WORK INSTRUCTIONS — Copy each line below that includes "into".

[Stored items from a collection]
------------------------------------------------------------------------
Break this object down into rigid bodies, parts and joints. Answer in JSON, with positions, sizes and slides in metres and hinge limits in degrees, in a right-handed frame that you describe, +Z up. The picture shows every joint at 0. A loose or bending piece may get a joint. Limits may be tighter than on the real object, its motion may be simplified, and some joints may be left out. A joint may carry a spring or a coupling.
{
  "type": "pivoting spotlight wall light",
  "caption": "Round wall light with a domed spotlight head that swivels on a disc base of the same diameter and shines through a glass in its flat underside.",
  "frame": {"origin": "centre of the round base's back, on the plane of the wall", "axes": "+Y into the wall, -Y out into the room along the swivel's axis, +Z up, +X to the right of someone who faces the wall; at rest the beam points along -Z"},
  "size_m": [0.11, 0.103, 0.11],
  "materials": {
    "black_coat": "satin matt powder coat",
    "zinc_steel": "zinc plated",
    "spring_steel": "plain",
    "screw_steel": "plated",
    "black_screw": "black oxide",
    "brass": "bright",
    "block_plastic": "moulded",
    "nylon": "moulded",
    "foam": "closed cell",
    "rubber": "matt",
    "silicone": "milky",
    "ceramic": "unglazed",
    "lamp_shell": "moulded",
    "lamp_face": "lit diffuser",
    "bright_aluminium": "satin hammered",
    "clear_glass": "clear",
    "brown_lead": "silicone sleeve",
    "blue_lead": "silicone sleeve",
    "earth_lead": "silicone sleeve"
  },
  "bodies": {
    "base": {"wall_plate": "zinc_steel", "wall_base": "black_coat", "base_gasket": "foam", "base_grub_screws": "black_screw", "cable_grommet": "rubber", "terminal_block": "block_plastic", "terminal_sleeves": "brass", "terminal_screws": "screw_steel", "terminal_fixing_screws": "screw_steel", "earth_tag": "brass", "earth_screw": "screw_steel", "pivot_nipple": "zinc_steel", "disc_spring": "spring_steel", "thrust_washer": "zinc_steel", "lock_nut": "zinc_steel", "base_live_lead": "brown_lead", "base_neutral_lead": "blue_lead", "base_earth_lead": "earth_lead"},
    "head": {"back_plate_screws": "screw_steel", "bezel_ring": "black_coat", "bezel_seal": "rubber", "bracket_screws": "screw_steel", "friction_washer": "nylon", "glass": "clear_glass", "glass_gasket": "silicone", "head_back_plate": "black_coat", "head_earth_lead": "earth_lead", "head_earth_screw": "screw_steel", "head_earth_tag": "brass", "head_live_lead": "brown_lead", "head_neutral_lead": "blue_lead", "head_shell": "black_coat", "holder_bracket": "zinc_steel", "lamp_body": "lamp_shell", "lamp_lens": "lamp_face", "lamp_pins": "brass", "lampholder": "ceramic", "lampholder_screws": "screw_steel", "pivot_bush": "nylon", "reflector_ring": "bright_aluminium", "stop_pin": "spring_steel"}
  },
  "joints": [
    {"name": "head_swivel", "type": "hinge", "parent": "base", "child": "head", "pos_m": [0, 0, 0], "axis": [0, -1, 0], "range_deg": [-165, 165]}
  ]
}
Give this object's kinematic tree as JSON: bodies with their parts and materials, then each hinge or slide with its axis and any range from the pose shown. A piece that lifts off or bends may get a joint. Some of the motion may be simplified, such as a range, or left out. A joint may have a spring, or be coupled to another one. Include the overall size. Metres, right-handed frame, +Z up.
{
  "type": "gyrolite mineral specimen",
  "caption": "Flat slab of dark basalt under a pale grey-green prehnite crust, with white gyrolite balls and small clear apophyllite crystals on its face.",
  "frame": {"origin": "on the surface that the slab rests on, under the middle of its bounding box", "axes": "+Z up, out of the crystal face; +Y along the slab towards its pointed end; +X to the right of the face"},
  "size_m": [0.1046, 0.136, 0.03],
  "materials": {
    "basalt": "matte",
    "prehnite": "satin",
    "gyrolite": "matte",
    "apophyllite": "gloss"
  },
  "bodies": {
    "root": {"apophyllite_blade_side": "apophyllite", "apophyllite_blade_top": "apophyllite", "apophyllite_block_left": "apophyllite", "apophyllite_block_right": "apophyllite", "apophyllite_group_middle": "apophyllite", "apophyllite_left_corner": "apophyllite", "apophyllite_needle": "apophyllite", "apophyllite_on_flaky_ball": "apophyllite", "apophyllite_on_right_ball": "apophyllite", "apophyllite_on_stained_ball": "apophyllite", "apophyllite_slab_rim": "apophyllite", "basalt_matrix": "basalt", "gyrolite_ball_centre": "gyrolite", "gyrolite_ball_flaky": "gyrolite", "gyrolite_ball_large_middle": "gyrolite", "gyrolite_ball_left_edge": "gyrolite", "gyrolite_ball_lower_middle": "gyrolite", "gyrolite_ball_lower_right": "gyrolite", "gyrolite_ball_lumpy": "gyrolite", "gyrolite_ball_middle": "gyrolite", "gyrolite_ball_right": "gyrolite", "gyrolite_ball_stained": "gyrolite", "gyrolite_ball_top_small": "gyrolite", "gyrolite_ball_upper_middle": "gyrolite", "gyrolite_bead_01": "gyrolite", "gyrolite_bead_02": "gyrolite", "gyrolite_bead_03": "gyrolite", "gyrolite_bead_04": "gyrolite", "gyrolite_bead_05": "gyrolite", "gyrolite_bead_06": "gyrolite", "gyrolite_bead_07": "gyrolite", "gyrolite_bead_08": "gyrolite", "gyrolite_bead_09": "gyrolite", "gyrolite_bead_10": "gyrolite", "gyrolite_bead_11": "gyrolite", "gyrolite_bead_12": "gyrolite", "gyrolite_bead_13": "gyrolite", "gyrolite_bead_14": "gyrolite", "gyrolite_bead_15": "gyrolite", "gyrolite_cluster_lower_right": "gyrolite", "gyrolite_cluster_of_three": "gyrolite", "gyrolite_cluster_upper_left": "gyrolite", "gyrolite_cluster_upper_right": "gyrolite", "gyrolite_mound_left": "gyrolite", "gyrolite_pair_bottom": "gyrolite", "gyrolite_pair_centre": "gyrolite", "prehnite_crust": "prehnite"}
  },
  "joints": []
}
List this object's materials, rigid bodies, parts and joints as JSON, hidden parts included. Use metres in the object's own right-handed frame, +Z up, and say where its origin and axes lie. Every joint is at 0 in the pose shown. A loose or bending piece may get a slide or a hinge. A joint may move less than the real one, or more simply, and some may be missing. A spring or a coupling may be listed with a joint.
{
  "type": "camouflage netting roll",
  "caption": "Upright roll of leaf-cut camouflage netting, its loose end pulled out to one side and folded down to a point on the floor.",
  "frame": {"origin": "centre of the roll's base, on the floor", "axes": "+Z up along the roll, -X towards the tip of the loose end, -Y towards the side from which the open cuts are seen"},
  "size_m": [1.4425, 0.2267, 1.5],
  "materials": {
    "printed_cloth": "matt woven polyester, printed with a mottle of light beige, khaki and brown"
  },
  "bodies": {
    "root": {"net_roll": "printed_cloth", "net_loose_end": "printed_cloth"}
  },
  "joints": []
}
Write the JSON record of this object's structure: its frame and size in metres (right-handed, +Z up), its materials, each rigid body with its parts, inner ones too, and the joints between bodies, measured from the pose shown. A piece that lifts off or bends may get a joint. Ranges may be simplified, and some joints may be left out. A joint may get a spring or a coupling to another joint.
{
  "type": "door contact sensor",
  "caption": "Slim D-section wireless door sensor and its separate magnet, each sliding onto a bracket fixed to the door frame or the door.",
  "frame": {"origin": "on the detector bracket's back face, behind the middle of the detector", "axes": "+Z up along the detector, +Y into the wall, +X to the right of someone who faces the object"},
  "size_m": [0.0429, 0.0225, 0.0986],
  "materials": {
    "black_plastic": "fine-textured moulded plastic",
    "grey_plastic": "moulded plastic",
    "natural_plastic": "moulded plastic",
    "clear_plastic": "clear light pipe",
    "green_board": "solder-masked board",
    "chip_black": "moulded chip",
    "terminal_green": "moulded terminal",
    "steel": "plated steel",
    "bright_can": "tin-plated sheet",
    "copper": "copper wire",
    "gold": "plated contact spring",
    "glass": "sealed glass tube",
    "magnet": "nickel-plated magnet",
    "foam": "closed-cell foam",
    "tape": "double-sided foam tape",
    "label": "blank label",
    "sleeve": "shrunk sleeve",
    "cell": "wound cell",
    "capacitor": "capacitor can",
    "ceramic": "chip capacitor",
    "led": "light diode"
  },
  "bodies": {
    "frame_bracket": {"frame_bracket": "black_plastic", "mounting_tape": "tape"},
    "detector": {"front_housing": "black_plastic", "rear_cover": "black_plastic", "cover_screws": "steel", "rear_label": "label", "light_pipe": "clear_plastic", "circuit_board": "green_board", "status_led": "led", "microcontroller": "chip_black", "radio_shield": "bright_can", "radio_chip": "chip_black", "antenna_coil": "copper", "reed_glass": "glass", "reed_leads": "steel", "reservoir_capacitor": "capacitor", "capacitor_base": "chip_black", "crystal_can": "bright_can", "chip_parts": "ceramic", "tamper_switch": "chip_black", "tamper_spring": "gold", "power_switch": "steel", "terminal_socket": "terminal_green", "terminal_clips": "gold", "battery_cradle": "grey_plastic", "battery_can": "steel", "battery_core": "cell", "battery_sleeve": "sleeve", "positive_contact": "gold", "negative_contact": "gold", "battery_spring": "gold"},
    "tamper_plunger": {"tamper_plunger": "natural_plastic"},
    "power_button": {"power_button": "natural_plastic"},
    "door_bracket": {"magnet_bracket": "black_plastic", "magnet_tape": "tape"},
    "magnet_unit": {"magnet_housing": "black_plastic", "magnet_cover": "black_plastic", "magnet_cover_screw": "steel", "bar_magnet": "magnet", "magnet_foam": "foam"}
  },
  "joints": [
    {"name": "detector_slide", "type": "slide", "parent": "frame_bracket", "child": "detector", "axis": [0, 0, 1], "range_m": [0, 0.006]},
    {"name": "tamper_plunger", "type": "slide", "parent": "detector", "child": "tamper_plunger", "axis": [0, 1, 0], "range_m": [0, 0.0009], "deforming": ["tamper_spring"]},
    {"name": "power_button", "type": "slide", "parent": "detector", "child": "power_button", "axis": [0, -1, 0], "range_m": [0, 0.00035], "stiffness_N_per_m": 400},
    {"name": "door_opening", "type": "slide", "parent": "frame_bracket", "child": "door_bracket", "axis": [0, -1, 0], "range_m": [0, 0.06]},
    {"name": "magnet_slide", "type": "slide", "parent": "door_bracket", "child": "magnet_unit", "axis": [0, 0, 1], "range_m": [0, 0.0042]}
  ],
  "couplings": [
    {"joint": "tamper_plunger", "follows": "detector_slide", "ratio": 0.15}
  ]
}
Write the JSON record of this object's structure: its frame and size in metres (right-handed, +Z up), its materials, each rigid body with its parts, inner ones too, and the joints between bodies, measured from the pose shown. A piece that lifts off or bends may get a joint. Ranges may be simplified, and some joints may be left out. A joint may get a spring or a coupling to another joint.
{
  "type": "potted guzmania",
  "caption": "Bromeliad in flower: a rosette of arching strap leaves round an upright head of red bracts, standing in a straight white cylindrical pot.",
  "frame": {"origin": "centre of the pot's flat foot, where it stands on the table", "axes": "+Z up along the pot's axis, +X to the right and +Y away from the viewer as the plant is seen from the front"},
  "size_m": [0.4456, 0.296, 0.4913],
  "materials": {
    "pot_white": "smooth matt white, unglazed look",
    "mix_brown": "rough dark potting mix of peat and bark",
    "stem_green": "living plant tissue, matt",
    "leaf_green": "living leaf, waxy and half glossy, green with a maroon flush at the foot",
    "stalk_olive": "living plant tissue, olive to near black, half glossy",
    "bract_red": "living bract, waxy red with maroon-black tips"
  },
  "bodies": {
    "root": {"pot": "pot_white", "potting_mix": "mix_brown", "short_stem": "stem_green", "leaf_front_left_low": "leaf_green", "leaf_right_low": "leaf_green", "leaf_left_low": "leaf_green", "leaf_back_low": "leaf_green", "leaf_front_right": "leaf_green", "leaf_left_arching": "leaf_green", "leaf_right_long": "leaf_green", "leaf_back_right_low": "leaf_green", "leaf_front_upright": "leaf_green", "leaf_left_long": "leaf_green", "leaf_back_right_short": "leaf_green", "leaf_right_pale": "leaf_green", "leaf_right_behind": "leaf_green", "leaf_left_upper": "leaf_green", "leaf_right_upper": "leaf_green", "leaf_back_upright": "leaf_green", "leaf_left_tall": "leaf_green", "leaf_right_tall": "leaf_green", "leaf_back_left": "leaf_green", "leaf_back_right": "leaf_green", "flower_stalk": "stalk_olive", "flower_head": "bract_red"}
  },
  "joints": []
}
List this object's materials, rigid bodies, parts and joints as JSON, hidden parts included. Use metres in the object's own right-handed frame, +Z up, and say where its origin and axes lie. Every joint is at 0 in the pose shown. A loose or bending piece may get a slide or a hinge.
------------------------------------------------------------------------
RESPONSE FOR THIS EXERCISE —
Break this object down into rigid bodies, parts and joints. Answer in JSON, with positions, sizes and slides in metres and hinge limits in degrees, in a right-handed frame that you describe, +Z up. The picture shows every joint at 0. A loose or bending piece may get a joint. Limits may be tighter than on the real object, its motion may be simplified, and some joints may be left out. A joint may carry a spring or a coupling.
  "frame": {"origin": "centre of the round base's back, on the plane of the wall", "axes": "+Y into the wall, -Y out into the room along the swivel's axis, +Z up, +X to the right of someone who faces the wall; at rest the beam points along -Z"},
  "frame": {"origin": "on the detector bracket's back face, behind the middle of the detector", "axes": "+Z up along the detector, +Y into the wall, +X to the right of someone who faces the object"},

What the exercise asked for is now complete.